Some writers chose to write essays on historical happenings or "sinful" women from the past in the American South. Louella Bryant introduces us to a female bootlegger and Sonja Livingston chooses to tell us about Fred and Allie, real women in long-ago Memphis. These pieces are informative, well-presented, and make us curious to know more about these individuals who lived in times other than ours. Other writers write about - themselves. Nothing new there, but perhaps the way they create their story is more novel; nothing tells more about an individual than his or her response to the word "sin."
To Adriana Paramo, lusting after a man not her husband because she loves the way he speaks Spanish is a sin. To the reader, this may well be one of the most appealing and poetic stories in the collection. To Mendy Knott, unbeknowingly taking her elderly parents to a lesbian film with lots of sex scenes is a project for writing about sin. One never knows what another is thinking: Sheryl St. Germain writes about vaginal atrophy.

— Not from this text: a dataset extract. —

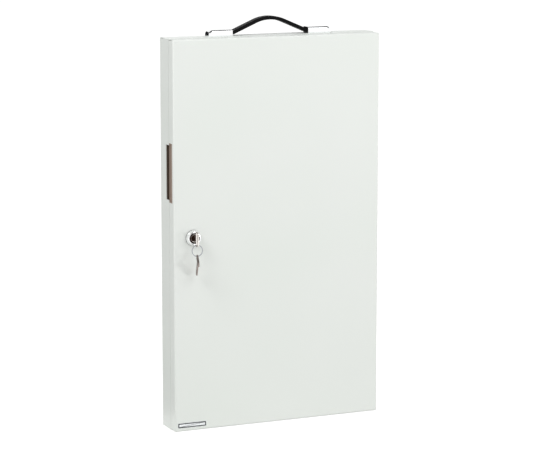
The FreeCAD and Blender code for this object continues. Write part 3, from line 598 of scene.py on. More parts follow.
def round_corners(bm: Solid, corners: Sequence[bmesh.types.BMVert], radius: float, segments: int) -> Solid:
    """Rounds corners of a flat outline.

    Args:
        bm: the outline.
        corners: the corners to round.
        radius: how far from each corner the round starts, in mm.
        segments: how many strips make the round.

    Returns:
        The same outline.
    """
    bmesh.ops.bevel(bm, geom=list(corners), offset=radius, offset_type="OFFSET", affect="VERTICES",
                    segments=segments, profile=0.5, material=-1, clamp_overlap=True)
    return bm


def as_mesh(bm: Solid, name: str) -> bpy.types.Mesh:
    """Makes a mesh of a solid, which is used up.

    Args:
        bm: the solid.
        name: the mesh's name.

    Returns:
        The mesh.
    """
    mesh = bpy.data.meshes.new(name)
    bm.to_mesh(mesh)
    bm.free()
    return mesh


def in_scene(name: str, data: bpy.types.ID) -> bpy.types.Object:
    """Makes an object of the scene.

    Args:
        name: the object's name.
        data: its mesh, lamp or camera.

    Returns:
        The object.
    """
    made = bpy.data.objects.new(name, data)
    bpy.context.scene.collection.objects.link(made)
    return made


def together(solids: Sequence[Solid]) -> Solid:
    """Puts solids into one mesh.

    Args:
        solids: the solids, which are used up.

    Returns:
        One solid that holds them all.
    """
    joined = bmesh.new()
    for solid in solids:
        mesh = as_mesh(solid, "part")
        joined.from_mesh(mesh)
        bpy.data.meshes.remove(mesh)
    return joined


def combine(base: Solid, tools: Sequence[Solid], join: Join, overlapping: bool = False) -> Solid:
    """Cuts solids away from a base, or welds them to it.

    Args:
        base: the solid that is changed.
        tools: the solids that cut it or are welded to it.
        join: which of the two.
        overlapping: True where the tools overlap each other.

    Returns:
        A new solid; the others are used up.
    """
    objects = [in_scene("part", as_mesh(solid, "part")) for solid in (base, together(tools))]
    modifier = objects[0].modifiers.new("join", "BOOLEAN")
    modifier.operation = join.value
    modifier.solver = "EXACT"
    modifier.use_self = overlapping
    modifier.object = objects[1]
    bpy.context.view_layer.update()
    depsgraph = bpy.context.evaluated_depsgraph_get()
    done = bpy.data.meshes.new_from_object(objects[0].evaluated_get(depsgraph))
    result = bmesh.new()
    result.from_mesh(done)
    bmesh.ops.remove_doubles(result, verts=result.verts, dist=TOLERANCE)
    bmesh.ops.dissolve_degenerate(result, dist=TOLERANCE, edges=result.edges)
    bpy.data.meshes.remove(done)
    for old in objects:
        mesh = old.data
        bpy.data.objects.remove(old)
        bpy.data.meshes.remove(mesh)
    return result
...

There are writers in the anthology who verge on noir. Look for Molly Langmuir's "What Was Left" as an example. There are writers who deal with sin through humor. Check out Katie Burgess's very funny "Rahab's Thread." There's something for everyone here in the sultry south. Southern staples such as bootlegging, wedding planning, and Baptist churches make their appearance but so do a lot of other, unexpected themes.

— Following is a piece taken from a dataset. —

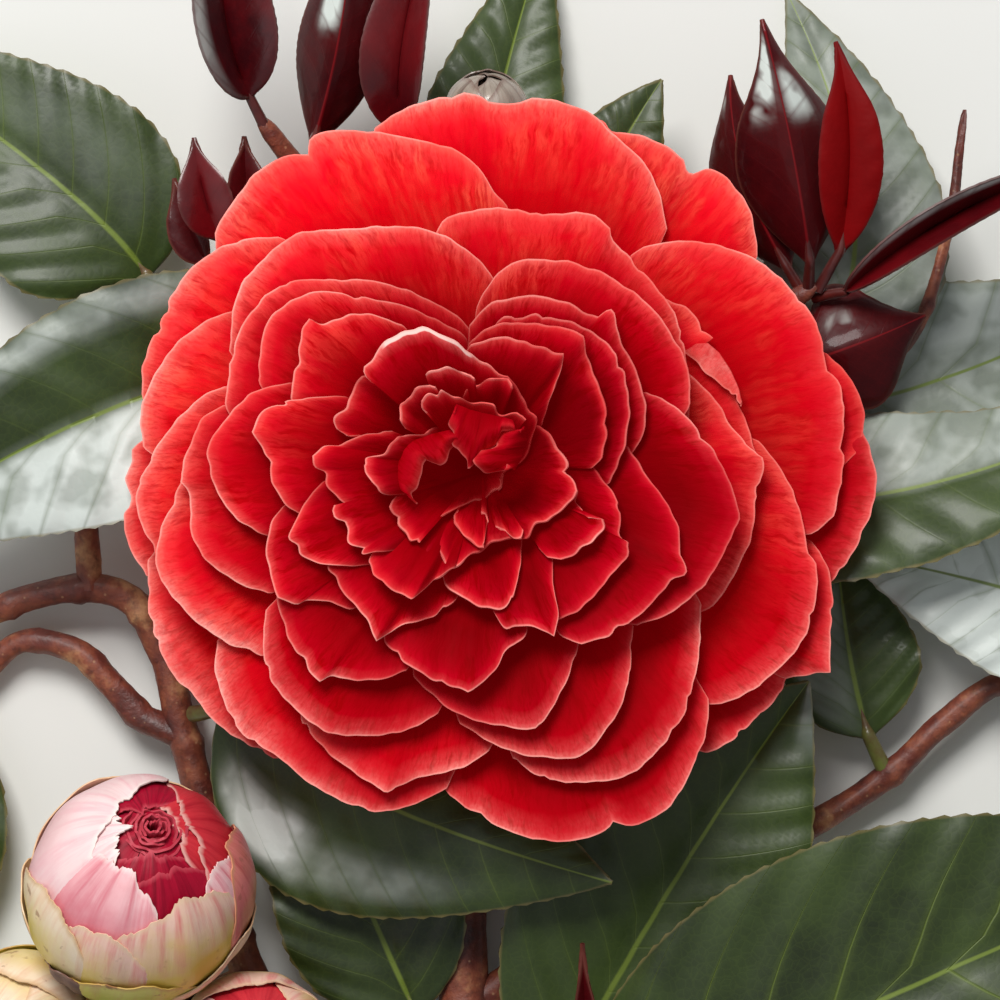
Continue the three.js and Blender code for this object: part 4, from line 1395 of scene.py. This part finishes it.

Good job, Gutkind and Fennelly. Good editing. Great editing, actually. And the writers? Well, when one looks over the brief bios at the end of the book, it is obvious that these scribes are a well-educated bunch - PhDs and MFAs are peppered throughout the credits. Many of the contributors teach at or run creative writing programs at universities. For good writing, good entertainment, and a few thoughts on the vagaries of sin, pick up a copy of SOUTHERN SIN.